▸ Written problem
Restate, word for word, every line of the data.

★ ★ ★ ★

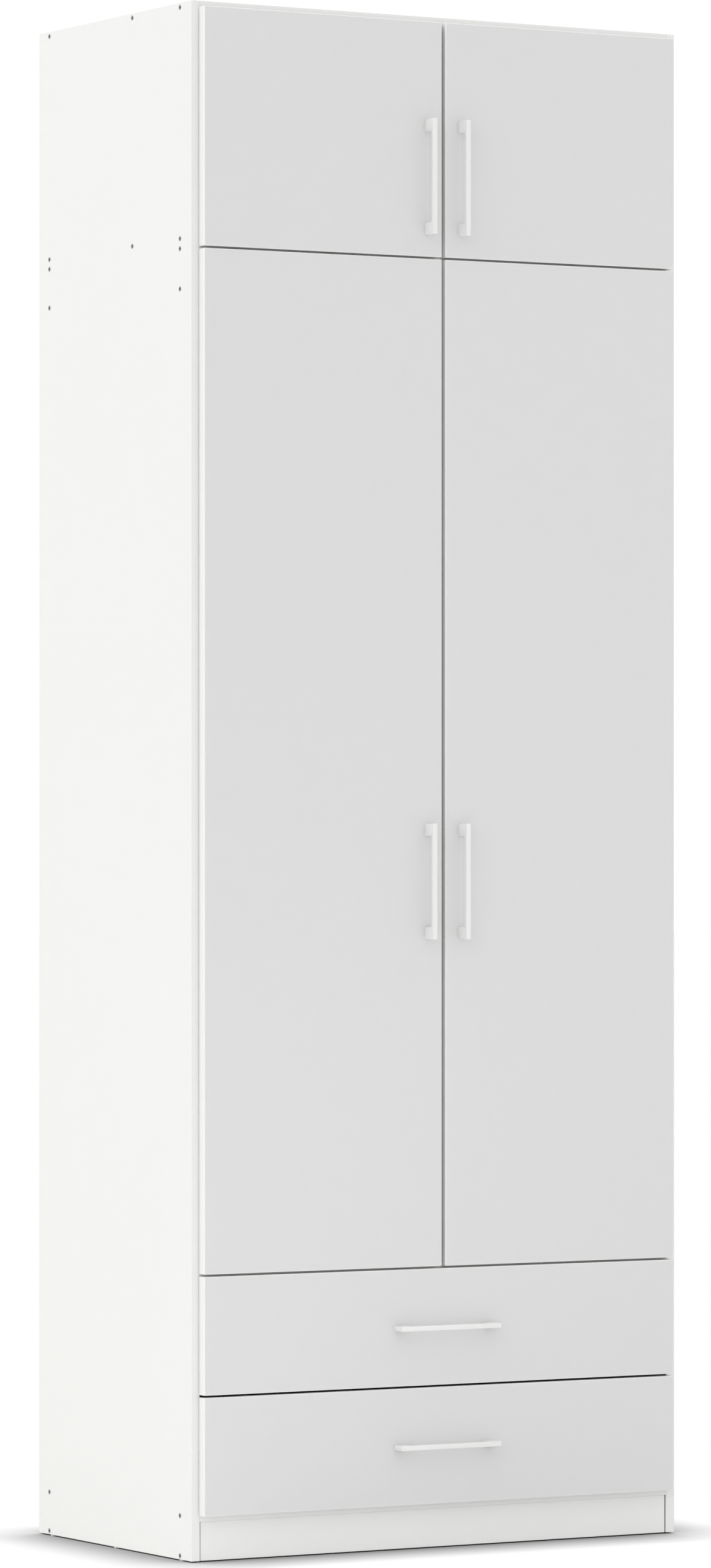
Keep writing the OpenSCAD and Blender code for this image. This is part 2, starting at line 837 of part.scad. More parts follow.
// The rear board stands on the drawer bottom, between the sides.
module drawer_rear(line) {
    color(board_colour) at_drawer(line) difference() {
        box([-drawer_box_x + drawer_t, drawer_rear_y - drawer_t,
             drawer_lift + bottom_groove_up + drawer_bottom_t],
            [drawer_box_x - drawer_t, drawer_rear_y, drawer_lift + drawer_side_h]);
        for (side = ["left", "right"]) sided(side) at_rear_screws()
            rod_x(screw_r + fit, rear_screw_len + shelf_fit);
    }
}

module drawer_bottom(line) {
    color([0.93, 0.93, 0.92]) at_drawer(line) bottom_space(0);
}

// The section of the left-hand drawer member, an inner channel with flared edges.
module drawer_runner() {
    inner = -drawer_box_x;
    outer = -inner_x + runner_wall + runner_play;
    translate([0, 0, drawer_lift + runner_up]) {
        difference() {
            box([inner - runner_wall, runner_y, -inner_half], [inner, runner_y + runner_len, inner_half]);
            for (y = member_screw_y) translate([inner - runner_wall - 1, y, 0])
                rod_x(small_screw_r, runner_wall + 2);
        }
        for (s = [0, 1]) mirror([0, 0, s]) {
            box([outer, runner_y, inner_half - runner_wall], [inner, runner_y + runner_len, inner_half]);
            box([outer, runner_y, inner_half - runner_wall],
                [outer + runner_wall, runner_y + runner_len, flare_half]);
        }
    }
}

// The left-hand cabinet member, an outer channel with lips.
module cabinet_runner() {
    translate([0, 0, drawer_lift + runner_up]) {
        difference() {
            box([-inner_x, runner_y, -runner_h / 2],
                [-inner_x + runner_wall, runner_y + runner_len, runner_h / 2]);
            for (y = runner_screw_y) translate([-inner_x - 1, y, 0])
                rod_x(small_screw_r, runner_wall + 2);
        }
        for (s = [0, 1]) mirror([0, 0, s]) {
            box([-inner_x, runner_y, runner_h / 2 - runner_wall],
                [-inner_x + runner_depth, runner_y + runner_len, runner_h / 2]);
            box([-inner_x + runner_depth - runner_wall, runner_y, runner_h / 2 - runner_lip],
                [-inner_x + runner_depth, runner_y + runner_len, runner_h / 2]);
        }
    }
}

module runners_fixed() {
    color(steel_colour) for (line = [line_bottom, line_drawers]) at_drawer(line)
        for (side = ["left", "right"]) sided(side) cabinet_runner();
}

module drawer_runners(line) {
    color(steel_colour) at_drawer(line) for (side = ["left", "right"]) sided(side) drawer_runner();
}

module drawer_handle(line) {
    color(handle_colour) at_drawer(line) translate([0, front_face_y, drawer_pitch / 2])
        rotate([0, 90, 0]) pull_handle();
}

// Handle screws, cam locks with their bolts, runner screws and the screws into the rear board.
module drawer_fixings(line) {
    color(steel_colour) at_drawer(line) {
        translate([0, front_face_y, drawer_pitch / 2]) rotate([0, 90, 0]) at_handle_screws() handle_screw();
        for (side = ["left", "right"]) sided(side) {
            at_drawer_cams() {
                difference() {
                    translate([-drawer_cam_depth, cam_in, 0]) rod_x(cam_r, drawer_cam_depth);
                    translate([-drawer_t / 2, 0, 0]) rod_y(bolt_r + fit, cam_in + 1);
                }
                translate([-drawer_t / 2, -bolt_depth + fit, 0]) rod_y(bolt_r, cam_in + bolt_depth - fit);
            }
            for (y = member_screw_y)
                translate([-drawer_box_x - runner_wall, y, drawer_lift + runner_up])
                    wood_screw_x(small_screw_r, member_screw_len, small_head_r, small_head_t);
            at_rear_screws() difference() {
                union() {
                    rod_x(screw_head_r, screw_head_t);
                    rod_x(screw_r, rear_screw_len);
                }
                hex_socket(socket_r);
            }
        }
    }
}

module drawer_front_upper() { drawer_front(line_drawers); }
module drawer_side_left_upper() { drawer_side("left", line_drawers); }
module drawer_side_right_upper() { drawer_side("right", line_drawers); }
module drawer_rear_upper() { drawer_rear(line_drawers); }
module drawer_bottom_upper() { drawer_bottom(line_drawers); }
module drawer_runners_upper() { drawer_runners(line_drawers); }
module handle_drawer_upper() { drawer_handle(line_drawers); }
module drawer_fixings_upper() { drawer_fixings(line_drawers); }

module drawer_front_lower() { drawer_front(line_bottom); }
module drawer_side_left_lower() { drawer_side("left", line_bottom); }
module drawer_side_right_lower() { drawer_side("right", line_bottom); }
module drawer_rear_lower() { drawer_rear(line_bottom); }
module drawer_bottom_lower() { drawer_bottom(line_bottom); }
module drawer_runners_lower() { drawer_runners(line_bottom); }
module handle_drawer_lower() { drawer_handle(line_bottom); }
module drawer_fixings_lower() { drawer_fixings(line_bottom); }

// ---------------------------------------------------------------- output

side_panel_left();
side_panel_right();
top_panel();
top_box_floor();
main_top_panel();
drawer_top_panel();
bottom_panel();
upper_rail_front();
upper_rail_rear();
base_rails();
plinth_board();
back_sheet_left();
back_sheet_right();
back_joint_strip();
hat_shelf();
clothes_rail();
rail_sockets();
shelf_fittings();
confirmat_screws();
fitting_screws();
floor_glides();
wall_brackets();
hinge_arms();
runners_fixed();
door_main_left();
door_main_right();
door_top_left();
door_top_right();
handle_main_left();
handle_main_right();
handle_top_left();
handle_top_right();
cups_main_left();
cups_main_right();
cups_top_left();
cups_top_right();
door_screws_main_left();
door_screws_main_right();
door_screws_top_left();
door_screws_top_right();
links_main_left();
links_main_right();
links_top_left();
links_top_right();
drawer_front_upper();
drawer_side_left_upper();
drawer_side_right_upper();
drawer_rear_upper();
drawer_bottom_upper();
drawer_runners_upper();
handle_drawer_upper();
drawer_fixings_upper();
drawer_front_lower();
drawer_side_left_lower();
drawer_side_right_lower();
drawer_rear_lower();
drawer_bottom_lower();
drawer_runners_lower();
handle_drawer_lower();
drawer_fixings_lower();
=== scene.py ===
"""Looks of a tall white wardrobe: a top box, two main doors, two wide drawers and a plinth.

Boards are bevelled and edge banded, handles are modelled anew, fittings get broken arrises, and
every surface has a finish named for its real material. Sizes are in metres unless a name ends
in _mm.
"""

from __future__ import annotations

import logging
import math
from dataclasses import dataclass
from enum import Enum

import bmesh
import bpy
from mathutils import Euler, Matrix, Vector
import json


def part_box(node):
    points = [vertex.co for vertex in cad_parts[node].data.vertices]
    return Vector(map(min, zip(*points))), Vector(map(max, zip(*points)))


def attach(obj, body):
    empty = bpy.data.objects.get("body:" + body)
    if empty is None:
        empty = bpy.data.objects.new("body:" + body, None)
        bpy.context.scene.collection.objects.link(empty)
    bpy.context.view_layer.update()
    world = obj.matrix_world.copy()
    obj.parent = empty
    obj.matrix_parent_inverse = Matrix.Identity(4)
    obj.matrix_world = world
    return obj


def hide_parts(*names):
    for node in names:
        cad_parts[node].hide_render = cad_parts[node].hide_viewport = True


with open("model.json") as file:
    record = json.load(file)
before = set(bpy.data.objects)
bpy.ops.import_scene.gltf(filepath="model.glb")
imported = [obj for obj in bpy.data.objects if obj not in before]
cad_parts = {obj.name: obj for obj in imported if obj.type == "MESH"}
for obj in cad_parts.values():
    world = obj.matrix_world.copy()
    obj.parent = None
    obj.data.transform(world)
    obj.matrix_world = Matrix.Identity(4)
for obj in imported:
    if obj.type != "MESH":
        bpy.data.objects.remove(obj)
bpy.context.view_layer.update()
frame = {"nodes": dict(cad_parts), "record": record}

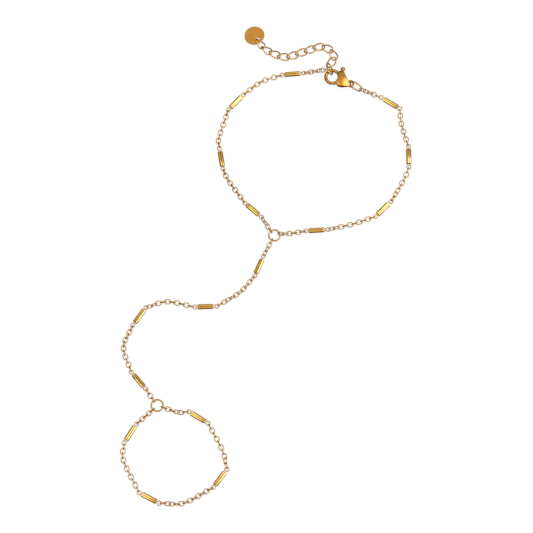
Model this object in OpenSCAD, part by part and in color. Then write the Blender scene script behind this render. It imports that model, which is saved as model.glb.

★ ★ ★ ★

▸ Full output
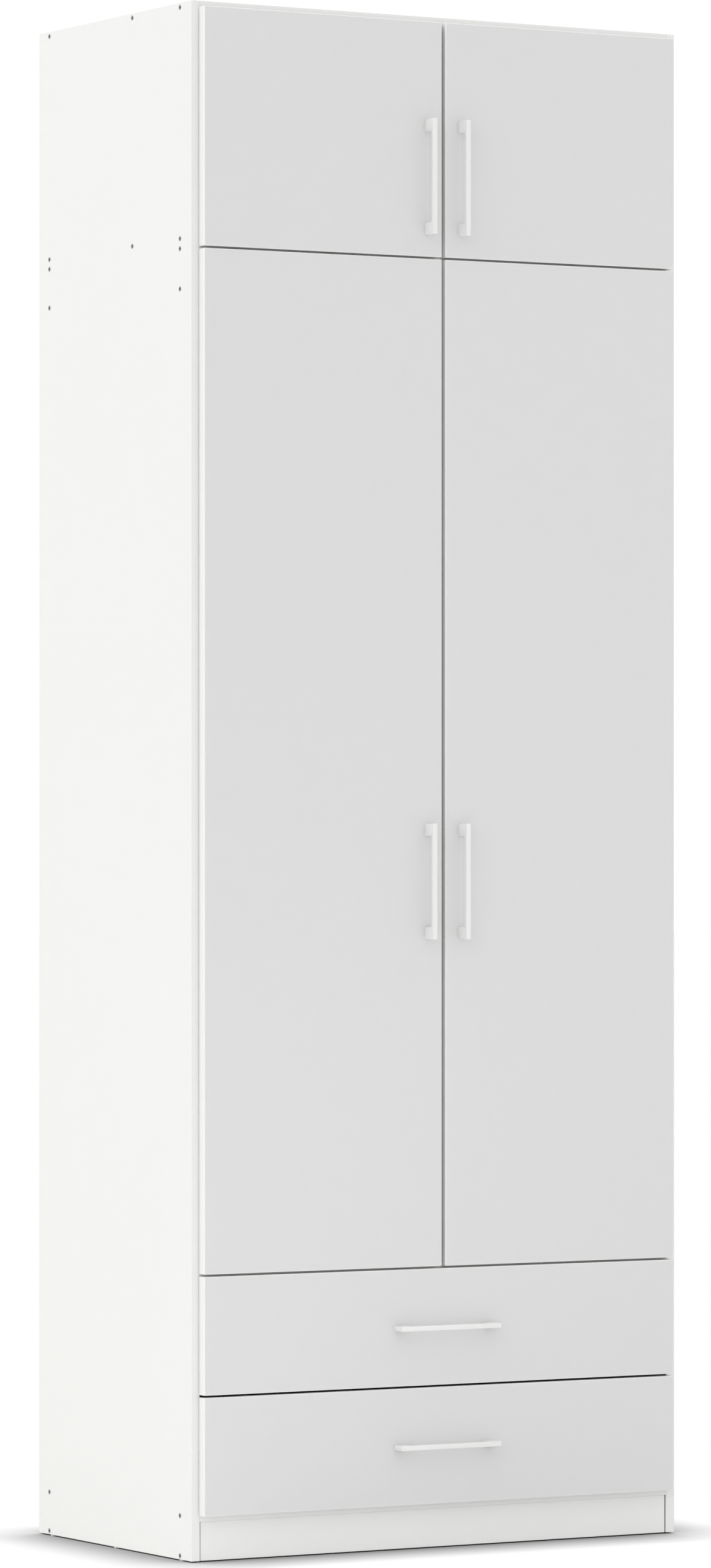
Keep writing the OpenSCAD and Blender code for this image. This is part 2, starting at line 837 of part.scad. More parts follow.
// The rear board stands on the drawer bottom, between the sides.
module drawer_rear(line) {
    color(board_colour) at_drawer(line) difference() {
        box([-drawer_box_x + drawer_t, drawer_rear_y - drawer_t,
             drawer_lift + bottom_groove_up + drawer_bottom_t],
            [drawer_box_x - drawer_t, drawer_rear_y, drawer_lift + drawer_side_h]);
        for (side = ["left", "right"]) sided(side) at_rear_screws()
            rod_x(screw_r + fit, rear_screw_len + shelf_fit);
    }
}

module drawer_bottom(line) {
    color([0.93, 0.93, 0.92]) at_drawer(line) bottom_space(0);
}

// The section of the left-hand drawer member, an inner channel with flared edges.
module drawer_runner() {
    inner = -drawer_box_x;
    outer = -inner_x + runner_wall + runner_play;
    translate([0, 0, drawer_lift + runner_up]) {
        difference() {
            box([inner - runner_wall, runner_y, -inner_half], [inner, runner_y + runner_len, inner_half]);
            for (y = member_screw_y) translate([inner - runner_wall - 1, y, 0])
                rod_x(small_screw_r, runner_wall + 2);
        }
        for (s = [0, 1]) mirror([0, 0, s]) {
            box([outer, runner_y, inner_half - runner_wall], [inner, runner_y + runner_len, inner_half]);
            box([outer, runner_y, inner_half - runner_wall],
                [outer + runner_wall, runner_y + runner_len, flare_half]);
        }
    }
}

// The left-hand cabinet member, an outer channel with lips.
module cabinet_runner() {
    translate([0, 0, drawer_lift + runner_up]) {
        difference() {
            box([-inner_x, runner_y, -runner_h / 2],
                [-inner_x + runner_wall, runner_y + runner_len, runner_h / 2]);
            for (y = runner_screw_y) translate([-inner_x - 1, y, 0])
                rod_x(small_screw_r, runner_wall + 2);
        }
        for (s = [0, 1]) mirror([0, 0, s]) {
            box([-inner_x, runner_y, runner_h / 2 - runner_wall],
                [-inner_x + runner_depth, runner_y + runner_len, runner_h / 2]);
            box([-inner_x + runner_depth - runner_wall, runner_y, runner_h / 2 - runner_lip],
                [-inner_x + runner_depth, runner_y + runner_len, runner_h / 2]);
        }
    }
}

module runners_fixed() {
    color(steel_colour) for (line = [line_bottom, line_drawers]) at_drawer(line)
        for (side = ["left", "right"]) sided(side) cabinet_runner();
}

module drawer_runners(line) {
    color(steel_colour) at_drawer(line) for (side = ["left", "right"]) sided(side) drawer_runner();
}

module drawer_handle(line) {
    color(handle_colour) at_drawer(line) translate([0, front_face_y, drawer_pitch / 2])
        rotate([0, 90, 0]) pull_handle();
}

// Handle screws, cam locks with their bolts, runner screws and the screws into the rear board.
module drawer_fixings(line) {
    color(steel_colour) at_drawer(line) {
        translate([0, front_face_y, drawer_pitch / 2]) rotate([0, 90, 0]) at_handle_screws() handle_screw();
        for (side = ["left", "right"]) sided(side) {
            at_drawer_cams() {
                difference() {
                    translate([-drawer_cam_depth, cam_in, 0]) rod_x(cam_r, drawer_cam_depth);
                    translate([-drawer_t / 2, 0, 0]) rod_y(bolt_r + fit, cam_in + 1);
                }
                translate([-drawer_t / 2, -bolt_depth + fit, 0]) rod_y(bolt_r, cam_in + bolt_depth - fit);
            }
            for (y = member_screw_y)
                translate([-drawer_box_x - runner_wall, y, drawer_lift + runner_up])
                    wood_screw_x(small_screw_r, member_screw_len, small_head_r, small_head_t);
            at_rear_screws() difference() {
                union() {
                    rod_x(screw_head_r, screw_head_t);
                    rod_x(screw_r, rear_screw_len);
                }
                hex_socket(socket_r);
            }
        }
    }
}

module drawer_front_upper() { drawer_front(line_drawers); }
module drawer_side_left_upper() { drawer_side("left", line_drawers); }
module drawer_side_right_upper() { drawer_side("right", line_drawers); }
module drawer_rear_upper() { drawer_rear(line_drawers); }
module drawer_bottom_upper() { drawer_bottom(line_drawers); }
module drawer_runners_upper() { drawer_runners(line_drawers); }
module handle_drawer_upper() { drawer_handle(line_drawers); }
module drawer_fixings_upper() { drawer_fixings(line_drawers); }

module drawer_front_lower() { drawer_front(line_bottom); }
module drawer_side_left_lower() { drawer_side("left", line_bottom); }
module drawer_side_right_lower() { drawer_side("right", line_bottom); }
module drawer_rear_lower() { drawer_rear(line_bottom); }
module drawer_bottom_lower() { drawer_bottom(line_bottom); }
module drawer_runners_lower() { drawer_runners(line_bottom); }
module handle_drawer_lower() { drawer_handle(line_bottom); }
module drawer_fixings_lower() { drawer_fixings(line_bottom); }

// ---------------------------------------------------------------- output

side_panel_left();
side_panel_right();
top_panel();
top_box_floor();
main_top_panel();
drawer_top_panel();
bottom_panel();
upper_rail_front();
upper_rail_rear();
base_rails();
plinth_board();
back_sheet_left();
back_sheet_right();
back_joint_strip();
hat_shelf();
clothes_rail();
rail_sockets();
shelf_fittings();
confirmat_screws();
fitting_screws();
floor_glides();
wall_brackets();
hinge_arms();
runners_fixed();
door_main_left();
door_main_right();
door_top_left();
door_top_right();
handle_main_left();
handle_main_right();
handle_top_left();
handle_top_right();
cups_main_left();
cups_main_right();
cups_top_left();
cups_top_right();
door_screws_main_left();
door_screws_main_right();
door_screws_top_left();
door_screws_top_right();
links_main_left();
links_main_right();
links_top_left();
links_top_right();
drawer_front_upper();
drawer_side_left_upper();
drawer_side_right_upper();
drawer_rear_upper();
drawer_bottom_upper();
drawer_runners_upper();
handle_drawer_upper();
drawer_fixings_upper();
drawer_front_lower();
drawer_side_left_lower();
drawer_side_right_lower();
drawer_rear_lower();
drawer_bottom_lower();
drawer_runners_lower();
handle_drawer_lower();
drawer_fixings_lower();
=== scene.py ===
"""Looks of a tall white wardrobe: a top box, two main doors, two wide drawers and a plinth.

Boards are bevelled and edge banded, handles are modelled anew, fittings get broken arrises, and
every surface has a finish named for its real material. Sizes are in metres unless a name ends
in _mm.
"""

from __future__ import annotations

import logging
import math
from dataclasses import dataclass
from enum import Enum

import bmesh
import bpy
from mathutils import Euler, Matrix, Vector
import json


def part_box(node):
    points = [vertex.co for vertex in cad_parts[node].data.vertices]
    return Vector(map(min, zip(*points))), Vector(map(max, zip(*points)))


def attach(obj, body):
    empty = bpy.data.objects.get("body:" + body)
    if empty is None:
        empty = bpy.data.objects.new("body:" + body, None)
        bpy.context.scene.collection.objects.link(empty)
    bpy.context.view_layer.update()
    world = obj.matrix_world.copy()
    obj.parent = empty
    obj.matrix_parent_inverse = Matrix.Identity(4)
    obj.matrix_world = world
    return obj


def hide_parts(*names):
    for node in names:
        cad_parts[node].hide_render = cad_parts[node].hide_viewport = True


with open("model.json") as file:
    record = json.load(file)
before = set(bpy.data.objects)
bpy.ops.import_scene.gltf(filepath="model.glb")
imported = [obj for obj in bpy.data.objects if obj not in before]
cad_parts = {obj.name: obj for obj in imported if obj.type == "MESH"}
for obj in cad_parts.values():
    world = obj.matrix_world.copy()
    obj.parent = None
    obj.data.transform(world)
    obj.matrix_world = Matrix.Identity(4)
for obj in imported:
    if obj.type != "MESH":
        bpy.data.objects.remove(obj)
bpy.context.view_layer.update()
frame = {"nodes": dict(cad_parts), "record": record}

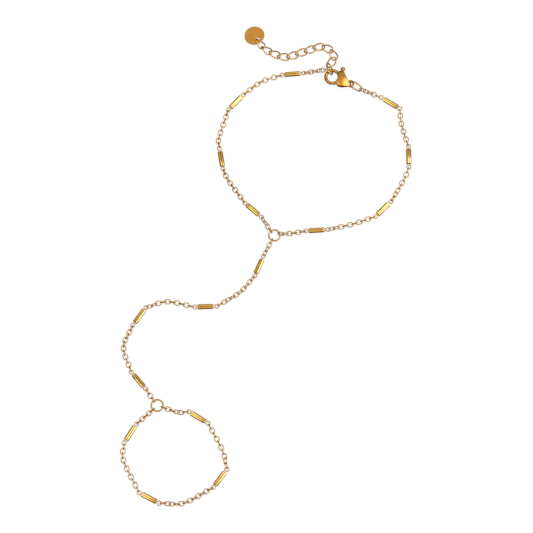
Model this object in OpenSCAD, part by part and in color. Then write the Blender scene script behind this render. It imports that model, which is saved as model.glb.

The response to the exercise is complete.